Honest head-to-head from real owner consensus
It's close — Breville Dual Boiler (7.7) and De'Longhi Dedica (7.7) score nearly the same. Pick on the trade-offs that matter to you.
Dimension by dimension
 Breville Dual BoilerDe'Longhi Dedica
Reliability & Durability 6.0 7.3
User Sentiment 8.3 8.2
Complaint Severity 6.3 7.3
Consensus Strength 4.7 3.1
Value for Money 7.7 6.5
Owner Advocacy 8.8 8.4
Breville Dual Boiler

This machine cracks the dual-boiler code at half the Italian price, delivering programmable pre-infusion, fast heat-up, and powerful steam in a compact, thoughtfully designed package. The plastic housing masks a real problem: boiler probe seals and internal fittings leak water or steam within 2-4 years, forcing warranty claims or $360 repairs, though newer compression-fitting models may have fixed this. Buy it if you want unmatched features at $800 and can stomach the repair lottery, walk if you need proven long-term reliability or hate dealing with warranty claims.

De'Longhi Dedica

The Dedica is a compact espresso machine sold in deliberately crippled form: the pressurized basket flattens flavor, the rubber-sleeved steam wand can't texture milk, and the pump runs too hot for clean shots.
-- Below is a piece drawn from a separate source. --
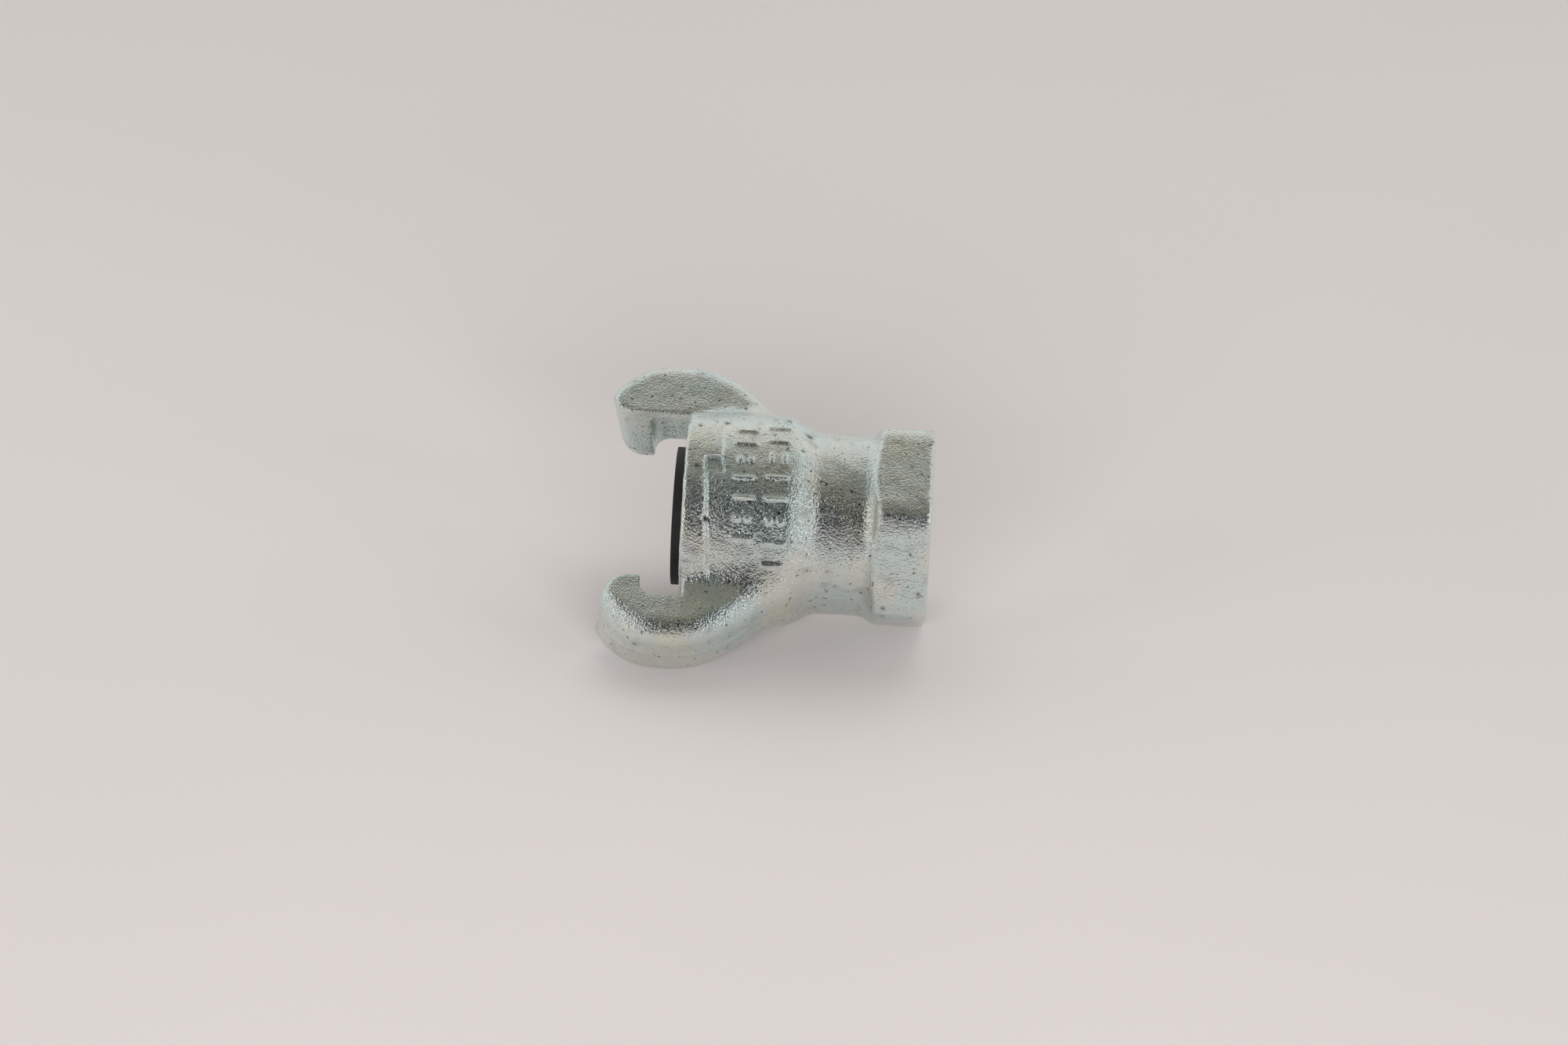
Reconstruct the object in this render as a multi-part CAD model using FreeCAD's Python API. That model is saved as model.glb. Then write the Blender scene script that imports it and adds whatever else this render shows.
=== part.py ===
import FreeCAD, Part
import math
import os

# One half of a two-lug claw coupling for air or water hose, with a female pipe thread.
# The bore runs along X, from the threaded mouth at the origin to the claws at -X.
# Lengths are in mm and angles in degrees. +Z is up as the part lies on a bench, on one claw.

# Stations along the bore
FACE_X = -50.8  # head face, where the two halves of a coupling meet
HEAD_LENGTH = 21.6  # cylindrical head, from the face to the shoulder
SHOULDER_LENGTH = 6.4
HEX_LENGTH = 11.3
FLARE_LENGTH = 2.2  # from the neck up to the hexagon

# Radii and widths across the bore
HEAD_RADIUS = 21.8
NECK_RADIUS = 18.7
HEX_ACROSS_FLATS = 39.6
HEX_CORNER_RADIUS = 4.0
EDGE_ROUND = 0.8

# Claws
CLAW_REACH = 16.1  # ahead of the head face
CLAW_OUTER_RADIUS = 34.3
CLAW_HALF_WIDTH = 7.9
CLAW_TIP_RADIUS = 22.1  # inside of the tip, just clear of the mating head
THROAT_RADIUS = 26.5  # inside of the claw, clear of the mating rim
THROAT_SHUT = 4.6  # the throat stops this far past mid width, at a wall that the mating rim runs up against
CLAW_GAP = 8.7  # from the head face to the claw, at mid width
CLAW_LEAN = 0.12  # hook face and nose come nearer the head towards the side that locks
CLAW_EDGE_ROUND = 2.4
CLAW_ANGLES = (118.5, 298.5)  # turned about +X from +Z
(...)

Strip the steam wand cover, swap in a non-pressurized basket and bottomless portafilter, pair it with a capable hand grinder, and it pulls genuinely good espresso for years. Out of the box it fights you: the descaling alert blinks within a month even on filtered water, budget grinders either choke the machine or flood the basket, and the portafilter jams in the group head when overfilled. Owners who enjoy sorting a machine out report five to ten years of daily use; those who expected plug-and-play espresso should spend more or buy a Bambino.